Помню я: въ одномъ интеллигентномъ семействѣ большого южнаго города, очень порядочномъ, зашла рѣчь о развращенности современной прислуги, — тема, излюбленная хозяйками всѣхъ вѣковъ и народовъ. Въ данномъ случаѣ, хозяйка дома была особенно пылко заинтересована: ей везло такое несчастіе, что въ теченіе года y нея «сманули» послѣдовательно двухъ молодыхъ горничныхъ. Теперь служила трегья, дѣвица юная, некрасивая, неумѣлая, взятая именно за то, что она прямо изъ деревни и не испорчена городскими мѣрами.
— Помоему, — возразилъ отецъ семейства, человѣкъ свободно благомыслящій, — помоему, вся эта пресловутая развращенность — дамская фантазія. И удивляться надо не тому, что извѣстный процентъ Машекъ и Ленокъ уходитъ отъ насъ, обывателей, изъ прислуги въ погибшія, но милыя созданія, но тому, какъ процентъ этотъ еще вдесятеро не выше.

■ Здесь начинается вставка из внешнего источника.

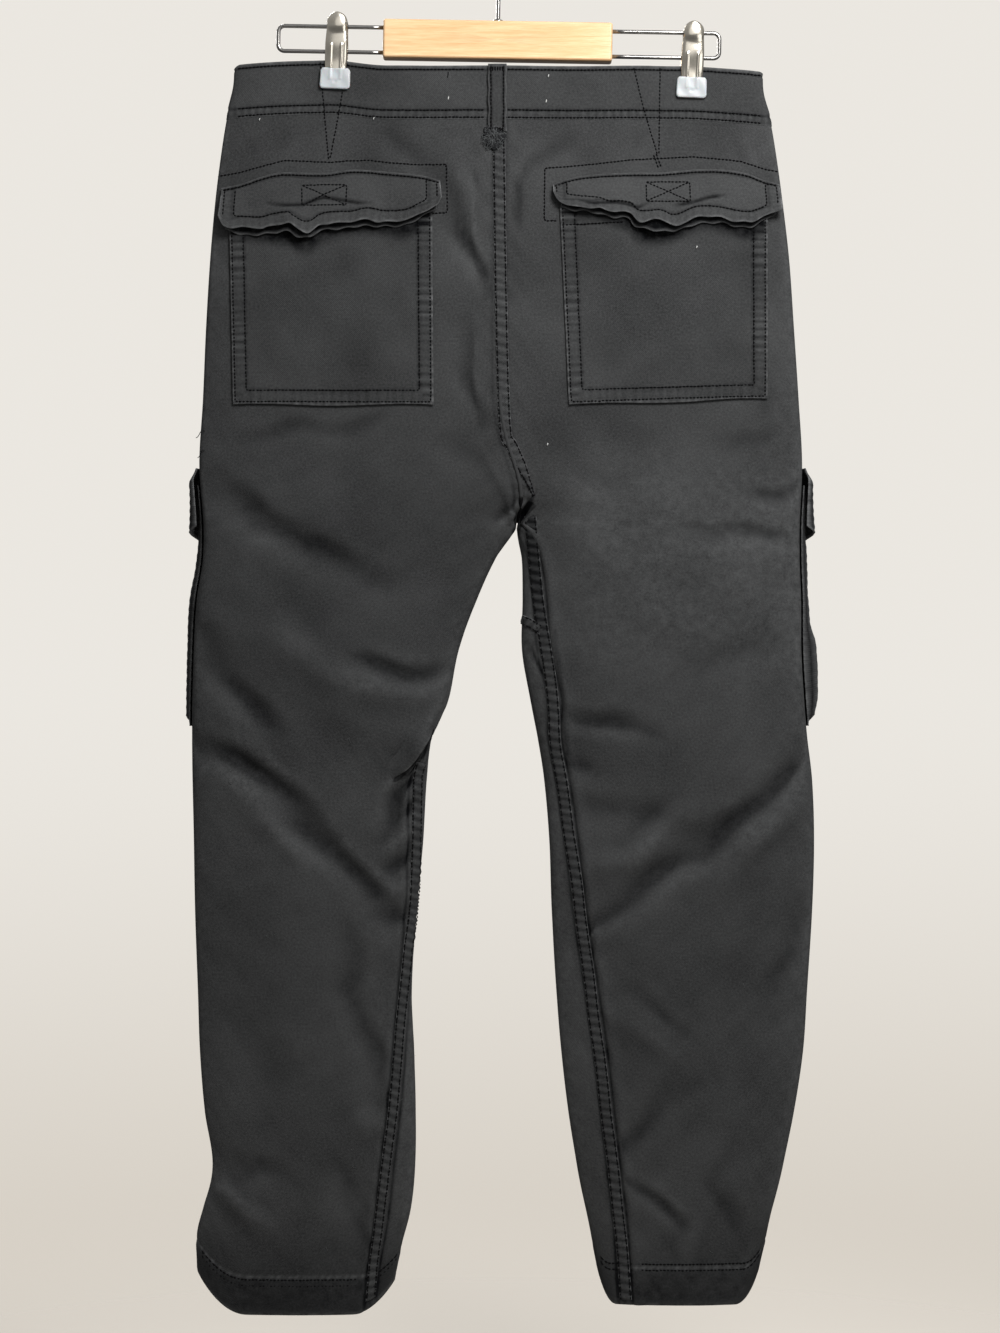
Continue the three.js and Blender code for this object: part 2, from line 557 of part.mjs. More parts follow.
// A belt loop is stitched at its head and foot and stands off the waistband between them.
function beltLoopWall(loop) {
  const rows = spread(8, 0, 1);
  const grid = rows.map((v) => [-1, 0, 1].map((u) => {
    const z = level.waistTop - 1 + (loop.foot - level.waistTop + 1) * v;
    const bow = loopBow * Math.sin(Math.PI * v);
    return torsoPoint(loop.x + u * loop.halfWidth, z, loop.face, bandProud + restOn(cloth.loop) + bow);
  }));
  return wall(grid, cloth.loop, loop.face === 'back' ? 1 : -1);
}
for (const loop of beltLoops) add(trousers, loop.name, beltLoopWall(loop), 'cloth');

// The fly placket lies on the left front panel, with its lower outer corner rounded off.
function flyWall() {
  const top = level.waistSeam - 1;
  return patch(8, 4, (u, v) => {
    const z = top + (fly.foot - top) * v;
    const t = clamp((z - fly.foot) / (fly.curveFrom - fly.foot), 0, 1);
    const reach = fly.width * Math.sqrt(1 - (1 - t) * (1 - t) * 0.9);
    return torsoPoint(-0.4 - reach * (1 - u), z, 'front', restOn(cloth.fly));
  }, cloth.fly, 'front');
}
add(trousers, 'fly_placket', flyWall(), 'cloth');

function waistButton() {
  const rim = button.thickness / 2;
  const outline = [
    new THREE.Vector2(0, 0), new THREE.Vector2(button.radius - 0.6, 0), new THREE.Vector2(button.radius, 0.6),
    new THREE.Vector2(button.radius, rim), new THREE.Vector2(button.radius - 0.8, button.thickness),
    new THREE.Vector2(button.radius - 2.6, rim + 0.6), new THREE.Vector2(0, rim + 0.6),
  ];
  const mesh = add(trousers, 'waist_button', new THREE.LatheGeometry(outline, 16), 'button');
  const band = torsoPoint(button.x, button.z, 'front', bandProud);
  mesh.position.set(band.x, band.y + seamGap + 0.1, band.z);
}
waistButton();

const hangerGroup = new THREE.Group();
hangerGroup.rotation.y = hanger.tilt;
trousers.add(hangerGroup);

function woodenBar() {
  const b = hanger.bar;
  const w = b.width / 2 - b.bevel;
  const h = b.height / 2 - b.bevel;
  const face = new THREE.Shape([
    new THREE.Vector2(-w, -h), new THREE.Vector2(w, -h), new THREE.Vector2(w, h), new THREE.Vector2(-w, h),
  ]);
  const geometry = new THREE.ExtrudeGeometry(face, {
    depth: b.thickness - 2 * b.bevel, bevelSize: b.bevel, bevelThickness: b.bevel, bevelSegments: 2,
  });
  geometry.translate(0, 0, -b.thickness / 2 + b.bevel);
  geometry.rotateX(Math.PI / 2);
  add(hangerGroup, 'hanger_bar', geometry, 'wood').position.set(b.x, 0, b.z);
}
woodenBar();

function wireSection() {
  const round = 8;
  return new THREE.Shape(Array.from({ length: round }, (_, i) => {
    const a = i / round * 2 * Math.PI;
    return new THREE.Vector2(Math.cos(a) * hanger.wireRadius, Math.sin(a) * hanger.wireRadius);
  }));
}

function wire(path, steps) {
  return new THREE.ExtrudeGeometry(wireSection(), { extrudePath: path, steps, bevelEnabled: false });
}

// The hook's inside top is at the origin. Its stem drops to the middle of the bar.
function hookWire() {
  const h = hanger.hook;
  const centre = new THREE.Vector3(0, 0, hanger.wireRadius - h.radius);
  const onArc = (degrees) => {
    const a = THREE.MathUtils.degToRad(degrees);
    return new THREE.Vector3(centre.x + h.radius * Math.cos(a), 0, centre.z + h.radius * Math.sin(a));
  };
  const barTop = hanger.bar.z + hanger.bar.height / 2;
  const points = [new THREE.Vector3(0, 0, barTop + seamGap), new THREE.Vector3(0, 0, -66)];
  points.push(new THREE.Vector3(0.6, 0, h.stemTurn));
  for (let a = h.startAngle; a <= h.tipAngle; a += 16) points.push(onArc(a));
  return wire(new THREE.CatmullRomCurve3(points, false, 'centripetal'), 40);
}
add(hangerGroup, 'hanger_hook', hookWire(), 'steel');

// Each wire loop comes out of one end of the bar and goes back into it.
function loopWire(end) {
  const l = hanger.loop;
  const away = Math.sign(end);
  const start = hanger.bar.x + away * (hanger.bar.width / 2 + seamGap);
  const turnX = end - away * l.corner;
  const path = new THREE.CurvePath();
  const point = (x, z) => new THREE.Vector3(x, 0, l.z + z);
  const corner = l.halfHeight - l.corner;
  const straight = (from, to) => path.add(new THREE.LineCurve3(from, to));
  const bend = (from, round, to) => path.add(new THREE.QuadraticBezierCurve3(from, round, to));
  straight(point(start, l.halfHeight), point(turnX, l.halfHeight));
  bend(point(turnX, l.halfHeight), point(end, l.halfHeight), point(end, corner));
  straight(point(end, corner), point(end, -corner));
  bend(point(end, -corner), point(end, -l.halfHeight), point(turnX, -l.halfHeight));
  straight(point(turnX, -l.halfHeight), point(start, -l.halfHeight));
  return wire(path, 30);
}
add(hangerGroup, 'hanger_loop_left', loopWire(hanger.loop.leftEnd), 'steel');
add(hangerGroup, 'hanger_loop_right', loopWire(hanger.loop.rightEnd), 'steel');

// Each clip has two sprung jaws that pass either side of the wires and grip with soft tips.
function clipAt(side) {
  const group = new THREE.Group();
  group.position.set(clipGrip.x[side], 0, clip.foot[side]);
  group.rotation.y = clip.lean;
  trousers.add(group);
  const tipFace = clipGrip.depth + bandProud + seamGap + 0.1;
  for (const [jaw, away] of [['back', -1], ['front', 1]]) {
    const rows = clip.profile.map((p) => [-1, -0.5, 0, 0.5, 1].map((u) => new THREE.Vector3(
      u * p.halfWidth, away * (p.out + clip.plateThickness / 2 + 0.9 * (1 - u * u)), p.up + seamGap,
    )));
    add(group, `clip_${side}_${jaw}_jaw`, wall(rows, clip.plateThickness, away), 'steel');
    const t = clip.tip;
    const w = t.width / 2;
    const shape = new THREE.Shape();
    shape.moveTo(-w + t.corner, 0);
    shape.lineTo(w - t.corner, 0);
    shape.quadraticCurveTo(w, 0, w, t.corner);
    shape.lineTo(w - 0.8, t.height);
    shape.lineTo(-w + 0.8, t.height);
    shape.lineTo(-w, t.corner);
    shape.quadraticCurveTo(-w, 0, -w + t.corner, 0);
    const settings = { depth: t.thickness, bevelEnabled: false, curveSegments: 4 };
    const geometry = new THREE.ExtrudeGeometry(shape, settings);
    geometry.rotateX(Math.PI / 2);
    geometry.translate(0, away > 0 ? tipFace + t.thickness : -tipFace, 0);
    add(group, `clip_${side}_${jaw}_tip`, geometry, 'tip');
  }
  const coil = clip.spring;
  const spring = new THREE.CylinderGeometry(coil.radius, coil.radius, coil.length, 16);
  spring.rotateZ(Math.PI / 2);
  const mesh = add(group, `clip_${side}_spring`, spring, 'steel');
  mesh.position.set(0, 0, springHeight(side));
}

// The spring sits midway between the two wires.
function springHeight(side) {
  const drop = -Math.sin(hanger.tilt) * clipGrip.x[side];
  return hanger.loop.z * Math.cos(hanger.tilt) + drop - clip.foot[side];
}

clipAt('left');
clipAt('right');

export default trousers;
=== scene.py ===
import math
import bpy
import numpy as np
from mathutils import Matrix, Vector


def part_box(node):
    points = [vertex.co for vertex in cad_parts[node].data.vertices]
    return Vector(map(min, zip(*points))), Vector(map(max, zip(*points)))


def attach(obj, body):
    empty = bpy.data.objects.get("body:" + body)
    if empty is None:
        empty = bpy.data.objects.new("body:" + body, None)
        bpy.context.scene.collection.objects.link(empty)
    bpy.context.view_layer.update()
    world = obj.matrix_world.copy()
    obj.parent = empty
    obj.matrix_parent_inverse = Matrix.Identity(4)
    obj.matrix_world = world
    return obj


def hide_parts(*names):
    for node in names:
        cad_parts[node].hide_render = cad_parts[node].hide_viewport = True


# Charcoal cargo trousers on a clip hanger, seen from behind.
# Shapes are worked out in millimetres and scaled to metres when a mesh is made.
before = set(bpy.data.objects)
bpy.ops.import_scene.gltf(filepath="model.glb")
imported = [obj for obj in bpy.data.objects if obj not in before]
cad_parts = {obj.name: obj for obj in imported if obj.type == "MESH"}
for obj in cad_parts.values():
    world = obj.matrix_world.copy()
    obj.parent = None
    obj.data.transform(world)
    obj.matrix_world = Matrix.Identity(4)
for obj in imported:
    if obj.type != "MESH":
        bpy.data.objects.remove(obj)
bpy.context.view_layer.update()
print("frame loaded:", len(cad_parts), "nodes")

pi = math.pi
mm = 0.001
rng = np.random.default_rng(7)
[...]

— Почему это? — взволновалась хозяйка.
— Потому что возьмемъ хотя бы эту Дуню, которая теперь намъ служитъ. Мы считаемся добрыми, хорошими господами, прислуга нась любитъ. Однако, при всей вашей добротѣ и прекраснодушіи, вотъ дневная работа Дуни. Встала она въ шестомъ часу утра, растопила четыре печи, вымела и вытерла тряпкою полъ въ семи комнатахъ, облазила со щеткою углы, зеркала, картины, мебель (мы любимъ чистоту), подала на столъ и убрала со стола самовары для трехъ чаевъ со всѣмъ подобающимъ сервизомъ, накрыла завтракъ и обѣдъ на семь человѣкъ и служила имъ, перечистила платье и обувь для семи человѣкъ, гладила на кухнѣ для барыни, разъ двѣнадцать выпустила и впустила на подъѣздъ своихъ и чужихъ, разъ шесть, семъ бѣгала по-нашимъ порученіямъ въ лавку, трижды чистила «невѣжество» за котами Марьи Сергѣевны, привела въ порядокъ семь постелей на ночь… Сейчасъ уже двѣнадцать часовъ ночи, y насъ всегда сидятъ до двухъ и больше, a она не спитъ, и завтра ей вставать опять въ половинѣ шестого. Комнаты y нея нѣту, и постель ея стоитъ за шкапомъ въ коридорѣ, ѣстъ она на ходу. При этомъ отъ нея требуются опрятность, быстрота, ловкость, сообразительность, чистоплотность, преданность и желаніе соблюдать господскіе интересы паче собственныхъ. И все это цѣнится въ десять рублей серебра мѣсячнаго жалованья, то есть въ 33 копейки за день, — при чемъ всѣ пріятельницы увѣряютъ Марью Сергѣевну, что прислуга насъ просто грабитъ. И, дѣйствительно, вы можете имѣть въ нашемъ городѣ прислугу и на пять, на шесть рублей, a въ недородный годъ шли за три. Если, при многочисленности своихъ занятій, Дуня въ чемъ-нибудь не довернется, вы, все за тѣ же 33 копейки въ день, имѣете право обругать ее негодницею, лѣнтяйкою, дармоѣдкою, а, въ случаѣ упорства или непослушавія, тѣмъ болѣе дерзости, можете бросить ей паспортъ и выгнать ее на улицу. Повторяю: мы слывемъ добрыми, хорошими господами. И я не сомнѣваюсь, что личныя симпатіи къ намъ значительно задержали и Машу, и Леву въ стремленіи катиться по наклонной плоскости. Отъ другихъ онѣ бѣжали бы на содержаніе мѣсяцемъ, двумя раньше. Но вполнѣ парализовать наклонной плоскости мы, конечно, не могли.